Learning and Innovation Skills (the 7 C’s) + (2 P’s)
Once our skill sets are assessed, we then can use these skills in our PBL experiences. Bloom’s Taxonomy, ISTE 21st Century Standards, UNESCO Competency Framework, are all great sources to teach these foundational skills. Many confuse the SAMR Model as a way to learn. The SAMR Model, is not viable method for learning. Its success is in measuring and assessing effective use of technology in our learning.
The challenge for educators, especially Directors of Educational Technology, Innovation, etc. is that we need to not limit how our teachers teach, but to focus on the foundational skills, and provide a clear and concrete formula for how different technological devices and applications will enhance these skills and give a learner the ability to create a product that will change the world.
How to translate this vision to a tangible process is a challenge. In the next few weeks I will be featuring guest articles from faculty members that have successfully integrated technology into learning.
Im having trouble locating the iPad though, must be that invisible thing.
If this event becomes a meeting about how we got rid of power cords, extended battery life, and solved workflow challenges with some neat app, then we fail.
The iPad summit is not about the iPad
With these words, Greg Kulowiec had me hooked. Since the launch of the iPad in 2010, we have seen a revolutionary transformation in how we create, consume, and communicate. Whether the iPad is an authentic educational tool is not relavant, because
it’s not about the iPad.
Is the automobile an authentic education tool? What about the refrigerator? Revolutionary inventions are not about the invention itself, but whats the invention gives use the ability to do. A truly revolutionary invention should in time become invisible. No longer is it viewed as something special, yet its effects are far reaching. The lightbulb changed the way the world functioned. The world was no longer bound to productivity during daylight, or the length of time it takes your oil lamp to burn up. It was about what you would be able to do because now there was a constant and stable source of light.
While the iPad does a little more than a lightbulb, its success in eduction is on the principle that the iPad does the same for learners as the lightbulb.
It liberates us from the limitations of creative tools, the challenges of access to quality content, as well as our source of inspiration, and innovation being based on geographic location.
Yes, the iPad needs to be invisible because we are searching for something deeper than a manipulative touch screen device. We are looking to start a conversation, create a personal expression, and to fashion a brick in a collaborative digital structure.
Before the EdTechTeacher iPad Summit, I understood the philosophy, but I lacked the language to express it with words like App Fluency and App Smashing, as well as the support of like minded visionaries with more experience than myself. This and more I found at the #ettipad conference. In the past I have written about the process of integrating technology into education and its correlation to the experience of building something by hand. When we build something, our tools are chosen keeping in mind their quality, versatility, and ease of use. A responsible individual does not put someone in front of a table saw and say, “Good Luck!”, so why do we drop an iPad in someones lap and do just that? Cutting off a finger is not the only danger of using technology wrong, and I see it time and time again with the iPad.

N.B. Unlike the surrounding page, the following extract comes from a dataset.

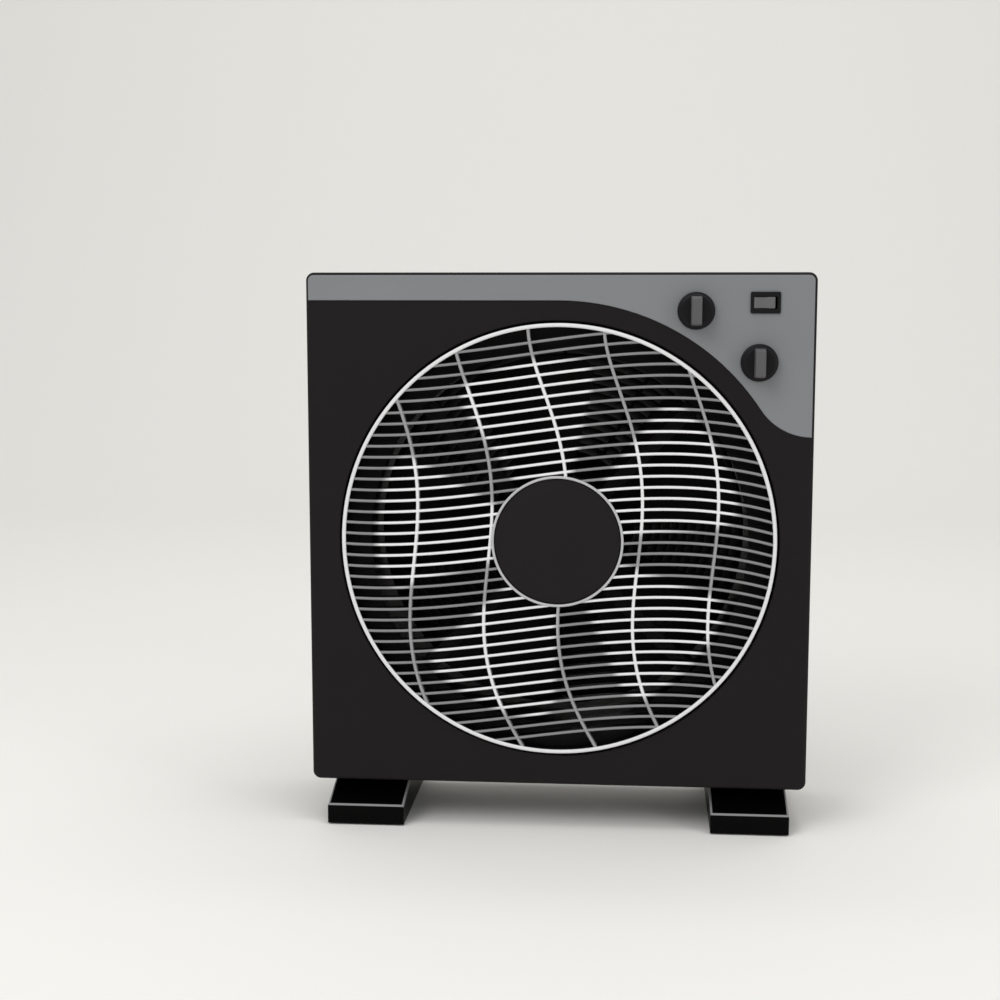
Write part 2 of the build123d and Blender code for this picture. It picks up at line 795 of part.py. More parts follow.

The iPad isnt a great way to take a test, or read a book, or even create a movie. It isn’t enough to change how we use the iPad, but why we use the iPad, or any other device for that matter.
We use technology to liberate ourselves from mundane robotic like tasks that lack any sort of creative drive or purpose. A robot can memorize 100 vocabulary words, the question is now, what do we do with those words? Do we use them for creative expression, or do we let them collect dust in the deep recesses of our brain? Technology is not here to make us lazy, or to avoid basic communication skills, but
it is here to make us think critically, solve problems, collaborate, communicate, create, and ideate.
These words have far surpassed cliché status in education, as if they are the key to tagging successful learning outcomes, but the truth is that when the iPad is invisible, you really get to see those words in action.
As long as our focus is on learning outcomes and the experience it brings, then the this just might be the best iPad experience yet.